Pull out the lines from the line containing "obj.matrix_world = world" through the line containing "END_CENTRE = np.array([0.0, TOP", both lines included, and copy them exactly.

• GIVEN DATA
++++++++++

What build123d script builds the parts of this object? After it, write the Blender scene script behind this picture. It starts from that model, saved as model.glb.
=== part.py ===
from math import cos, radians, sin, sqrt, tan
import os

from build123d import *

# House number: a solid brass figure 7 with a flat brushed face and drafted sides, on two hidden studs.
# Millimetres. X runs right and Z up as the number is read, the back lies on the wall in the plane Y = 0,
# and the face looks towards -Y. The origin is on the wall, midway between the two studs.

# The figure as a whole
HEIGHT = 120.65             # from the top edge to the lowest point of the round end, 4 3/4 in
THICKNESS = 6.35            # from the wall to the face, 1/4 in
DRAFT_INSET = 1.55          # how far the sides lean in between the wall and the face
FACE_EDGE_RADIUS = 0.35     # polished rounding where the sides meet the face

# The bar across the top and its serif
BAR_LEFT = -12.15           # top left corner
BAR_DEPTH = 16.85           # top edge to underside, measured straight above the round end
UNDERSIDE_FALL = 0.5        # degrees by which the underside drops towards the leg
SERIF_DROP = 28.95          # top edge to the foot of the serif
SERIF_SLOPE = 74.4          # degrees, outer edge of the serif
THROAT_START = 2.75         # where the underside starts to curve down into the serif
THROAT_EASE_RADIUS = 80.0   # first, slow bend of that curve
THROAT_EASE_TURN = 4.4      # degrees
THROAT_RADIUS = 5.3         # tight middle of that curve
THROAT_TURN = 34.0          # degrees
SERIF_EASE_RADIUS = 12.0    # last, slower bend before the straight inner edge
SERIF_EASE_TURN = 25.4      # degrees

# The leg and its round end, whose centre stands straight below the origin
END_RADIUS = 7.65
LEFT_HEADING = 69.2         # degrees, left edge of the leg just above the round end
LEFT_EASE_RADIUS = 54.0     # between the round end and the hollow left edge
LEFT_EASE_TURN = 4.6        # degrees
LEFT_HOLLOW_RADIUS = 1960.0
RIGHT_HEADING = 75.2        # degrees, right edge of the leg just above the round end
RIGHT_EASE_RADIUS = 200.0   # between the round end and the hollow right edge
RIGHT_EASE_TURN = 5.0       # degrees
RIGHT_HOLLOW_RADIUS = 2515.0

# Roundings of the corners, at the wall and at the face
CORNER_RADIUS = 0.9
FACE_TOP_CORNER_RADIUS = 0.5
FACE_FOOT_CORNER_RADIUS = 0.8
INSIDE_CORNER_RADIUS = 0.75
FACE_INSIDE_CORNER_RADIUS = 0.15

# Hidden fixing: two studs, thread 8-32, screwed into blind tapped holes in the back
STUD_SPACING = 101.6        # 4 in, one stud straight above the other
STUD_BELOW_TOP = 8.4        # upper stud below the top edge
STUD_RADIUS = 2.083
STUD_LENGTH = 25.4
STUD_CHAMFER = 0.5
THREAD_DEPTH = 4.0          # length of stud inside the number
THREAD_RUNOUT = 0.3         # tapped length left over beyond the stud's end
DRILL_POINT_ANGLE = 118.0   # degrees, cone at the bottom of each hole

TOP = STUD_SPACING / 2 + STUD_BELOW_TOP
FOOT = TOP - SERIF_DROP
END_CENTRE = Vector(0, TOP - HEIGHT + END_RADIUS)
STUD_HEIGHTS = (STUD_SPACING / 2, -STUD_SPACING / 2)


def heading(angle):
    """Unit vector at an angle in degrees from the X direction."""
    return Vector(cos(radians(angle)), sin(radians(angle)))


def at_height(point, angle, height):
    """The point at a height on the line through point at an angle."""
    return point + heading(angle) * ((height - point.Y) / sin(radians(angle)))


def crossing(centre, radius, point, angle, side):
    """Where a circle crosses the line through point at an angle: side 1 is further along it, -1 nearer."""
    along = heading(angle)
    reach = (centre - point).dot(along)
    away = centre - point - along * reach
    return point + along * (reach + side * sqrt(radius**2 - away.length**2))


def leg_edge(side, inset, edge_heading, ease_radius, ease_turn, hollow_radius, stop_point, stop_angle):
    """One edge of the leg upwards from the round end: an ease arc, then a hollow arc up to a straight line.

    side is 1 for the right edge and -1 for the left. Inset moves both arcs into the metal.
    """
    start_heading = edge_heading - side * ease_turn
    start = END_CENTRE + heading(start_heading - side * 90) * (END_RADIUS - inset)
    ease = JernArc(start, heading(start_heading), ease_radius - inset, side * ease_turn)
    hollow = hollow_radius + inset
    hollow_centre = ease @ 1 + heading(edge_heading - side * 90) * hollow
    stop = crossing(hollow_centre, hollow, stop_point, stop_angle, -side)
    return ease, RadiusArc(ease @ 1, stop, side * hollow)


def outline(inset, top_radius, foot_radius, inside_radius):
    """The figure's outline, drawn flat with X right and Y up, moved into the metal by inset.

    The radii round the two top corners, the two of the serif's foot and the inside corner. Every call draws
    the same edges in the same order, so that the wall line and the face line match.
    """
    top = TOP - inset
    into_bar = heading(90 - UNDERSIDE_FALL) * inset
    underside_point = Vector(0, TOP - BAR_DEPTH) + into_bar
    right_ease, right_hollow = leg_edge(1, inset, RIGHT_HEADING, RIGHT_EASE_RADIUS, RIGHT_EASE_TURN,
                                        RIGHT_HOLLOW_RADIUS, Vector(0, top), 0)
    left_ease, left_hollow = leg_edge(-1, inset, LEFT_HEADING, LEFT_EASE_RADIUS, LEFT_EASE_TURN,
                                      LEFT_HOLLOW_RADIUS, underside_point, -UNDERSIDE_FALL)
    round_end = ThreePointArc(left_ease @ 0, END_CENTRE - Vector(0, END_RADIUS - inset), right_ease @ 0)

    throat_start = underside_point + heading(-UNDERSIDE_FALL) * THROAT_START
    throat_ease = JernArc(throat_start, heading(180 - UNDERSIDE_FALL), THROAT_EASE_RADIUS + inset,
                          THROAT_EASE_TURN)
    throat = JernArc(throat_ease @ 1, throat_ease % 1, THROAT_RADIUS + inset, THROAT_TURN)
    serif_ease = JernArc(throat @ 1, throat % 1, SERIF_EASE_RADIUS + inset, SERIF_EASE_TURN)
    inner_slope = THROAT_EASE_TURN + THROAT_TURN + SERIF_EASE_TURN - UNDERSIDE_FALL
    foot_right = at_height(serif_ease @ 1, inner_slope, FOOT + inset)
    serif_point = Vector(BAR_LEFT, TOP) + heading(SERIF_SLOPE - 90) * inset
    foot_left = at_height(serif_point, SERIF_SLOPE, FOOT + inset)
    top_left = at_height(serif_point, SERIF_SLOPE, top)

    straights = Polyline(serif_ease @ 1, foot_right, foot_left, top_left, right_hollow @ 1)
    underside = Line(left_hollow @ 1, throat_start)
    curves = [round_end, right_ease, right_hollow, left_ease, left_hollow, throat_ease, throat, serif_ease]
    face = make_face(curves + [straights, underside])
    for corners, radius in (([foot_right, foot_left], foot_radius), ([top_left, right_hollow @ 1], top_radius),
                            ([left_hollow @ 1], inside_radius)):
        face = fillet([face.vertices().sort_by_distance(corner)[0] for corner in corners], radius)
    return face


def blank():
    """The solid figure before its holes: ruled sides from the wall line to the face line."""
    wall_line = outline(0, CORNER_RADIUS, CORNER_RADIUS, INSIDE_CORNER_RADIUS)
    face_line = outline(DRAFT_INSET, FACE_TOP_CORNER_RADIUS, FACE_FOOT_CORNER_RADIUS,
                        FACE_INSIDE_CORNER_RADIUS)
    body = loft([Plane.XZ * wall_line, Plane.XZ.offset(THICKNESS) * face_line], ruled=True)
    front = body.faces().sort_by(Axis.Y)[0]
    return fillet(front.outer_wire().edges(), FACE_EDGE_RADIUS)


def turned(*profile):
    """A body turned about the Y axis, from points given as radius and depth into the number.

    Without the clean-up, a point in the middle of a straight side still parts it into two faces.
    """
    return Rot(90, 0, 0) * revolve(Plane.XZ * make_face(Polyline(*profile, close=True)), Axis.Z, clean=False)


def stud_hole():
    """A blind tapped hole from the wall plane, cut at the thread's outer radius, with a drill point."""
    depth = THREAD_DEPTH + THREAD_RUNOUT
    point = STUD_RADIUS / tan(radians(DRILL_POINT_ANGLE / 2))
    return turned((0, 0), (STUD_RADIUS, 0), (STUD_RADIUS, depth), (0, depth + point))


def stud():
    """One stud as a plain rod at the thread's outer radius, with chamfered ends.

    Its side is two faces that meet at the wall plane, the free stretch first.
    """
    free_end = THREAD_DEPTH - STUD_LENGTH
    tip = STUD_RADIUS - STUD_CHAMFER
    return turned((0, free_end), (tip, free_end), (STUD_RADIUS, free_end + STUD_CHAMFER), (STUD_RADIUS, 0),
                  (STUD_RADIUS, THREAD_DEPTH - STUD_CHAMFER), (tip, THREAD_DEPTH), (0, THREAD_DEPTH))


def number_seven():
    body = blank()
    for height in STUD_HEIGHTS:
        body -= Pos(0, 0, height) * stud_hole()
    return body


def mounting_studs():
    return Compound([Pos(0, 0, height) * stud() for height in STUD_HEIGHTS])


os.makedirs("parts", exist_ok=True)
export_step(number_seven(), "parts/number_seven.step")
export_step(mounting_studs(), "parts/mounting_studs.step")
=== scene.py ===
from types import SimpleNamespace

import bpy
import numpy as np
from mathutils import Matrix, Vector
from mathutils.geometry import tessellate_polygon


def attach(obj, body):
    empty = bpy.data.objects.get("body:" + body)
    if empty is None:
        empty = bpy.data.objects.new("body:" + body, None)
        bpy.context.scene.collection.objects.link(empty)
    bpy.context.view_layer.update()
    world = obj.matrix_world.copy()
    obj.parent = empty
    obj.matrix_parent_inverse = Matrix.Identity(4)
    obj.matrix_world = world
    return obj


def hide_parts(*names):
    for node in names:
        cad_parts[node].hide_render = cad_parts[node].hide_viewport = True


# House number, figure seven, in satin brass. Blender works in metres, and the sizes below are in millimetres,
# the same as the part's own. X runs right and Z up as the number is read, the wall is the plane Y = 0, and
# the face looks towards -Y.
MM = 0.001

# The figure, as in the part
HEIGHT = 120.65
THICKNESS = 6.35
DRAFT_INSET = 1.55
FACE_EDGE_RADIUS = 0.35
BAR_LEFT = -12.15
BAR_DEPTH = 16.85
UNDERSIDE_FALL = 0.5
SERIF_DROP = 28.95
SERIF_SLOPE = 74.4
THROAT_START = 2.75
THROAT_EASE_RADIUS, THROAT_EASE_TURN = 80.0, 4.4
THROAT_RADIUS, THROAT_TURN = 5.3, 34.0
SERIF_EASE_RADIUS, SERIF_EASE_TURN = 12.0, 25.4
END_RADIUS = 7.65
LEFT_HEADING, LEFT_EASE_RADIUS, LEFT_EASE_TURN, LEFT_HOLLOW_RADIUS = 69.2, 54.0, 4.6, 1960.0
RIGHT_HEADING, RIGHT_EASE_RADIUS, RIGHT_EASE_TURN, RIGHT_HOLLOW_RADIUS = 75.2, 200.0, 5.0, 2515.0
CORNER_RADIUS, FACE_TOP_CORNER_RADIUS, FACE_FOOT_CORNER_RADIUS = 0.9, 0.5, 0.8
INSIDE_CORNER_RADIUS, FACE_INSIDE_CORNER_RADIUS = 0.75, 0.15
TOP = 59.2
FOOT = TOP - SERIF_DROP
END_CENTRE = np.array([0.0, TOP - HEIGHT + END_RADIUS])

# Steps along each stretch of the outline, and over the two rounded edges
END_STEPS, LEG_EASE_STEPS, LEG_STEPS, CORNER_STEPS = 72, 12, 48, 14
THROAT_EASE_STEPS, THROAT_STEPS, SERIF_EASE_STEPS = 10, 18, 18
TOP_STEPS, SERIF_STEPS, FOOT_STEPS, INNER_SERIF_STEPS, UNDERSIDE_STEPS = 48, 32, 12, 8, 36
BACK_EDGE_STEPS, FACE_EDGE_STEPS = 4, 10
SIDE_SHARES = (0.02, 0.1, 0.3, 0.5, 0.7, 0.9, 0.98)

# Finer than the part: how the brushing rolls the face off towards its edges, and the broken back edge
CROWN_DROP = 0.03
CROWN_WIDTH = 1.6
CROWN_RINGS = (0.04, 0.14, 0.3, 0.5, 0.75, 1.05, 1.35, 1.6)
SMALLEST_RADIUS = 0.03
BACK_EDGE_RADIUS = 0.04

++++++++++

• CORRECT RESULT
    obj.matrix_world = world
    return obj


def hide_parts(*names):
    for node in names:
        cad_parts[node].hide_render = cad_parts[node].hide_viewport = True


# House number, figure seven, in satin brass. Blender works in metres, and the sizes below are in millimetres,
# the same as the part's own. X runs right and Z up as the number is read, the wall is the plane Y = 0, and
# the face looks towards -Y.
MM = 0.001

# The figure, as in the part
HEIGHT = 120.65
THICKNESS = 6.35
DRAFT_INSET = 1.55
FACE_EDGE_RADIUS = 0.35
BAR_LEFT = -12.15
BAR_DEPTH = 16.85
UNDERSIDE_FALL = 0.5
SERIF_DROP = 28.95
SERIF_SLOPE = 74.4
THROAT_START = 2.75
THROAT_EASE_RADIUS, THROAT_EASE_TURN = 80.0, 4.4
THROAT_RADIUS, THROAT_TURN = 5.3, 34.0
SERIF_EASE_RADIUS, SERIF_EASE_TURN = 12.0, 25.4
END_RADIUS = 7.65
LEFT_HEADING, LEFT_EASE_RADIUS, LEFT_EASE_TURN, LEFT_HOLLOW_RADIUS = 69.2, 54.0, 4.6, 1960.0
RIGHT_HEADING, RIGHT_EASE_RADIUS, RIGHT_EASE_TURN, RIGHT_HOLLOW_RADIUS = 75.2, 200.0, 5.0, 2515.0
CORNER_RADIUS, FACE_TOP_CORNER_RADIUS, FACE_FOOT_CORNER_RADIUS = 0.9, 0.5, 0.8
INSIDE_CORNER_RADIUS, FACE_INSIDE_CORNER_RADIUS = 0.75, 0.15
TOP = 59.2
FOOT = TOP - SERIF_DROP
END_CENTRE = np.array([0.0, TOP - HEIGHT + END_RADIUS])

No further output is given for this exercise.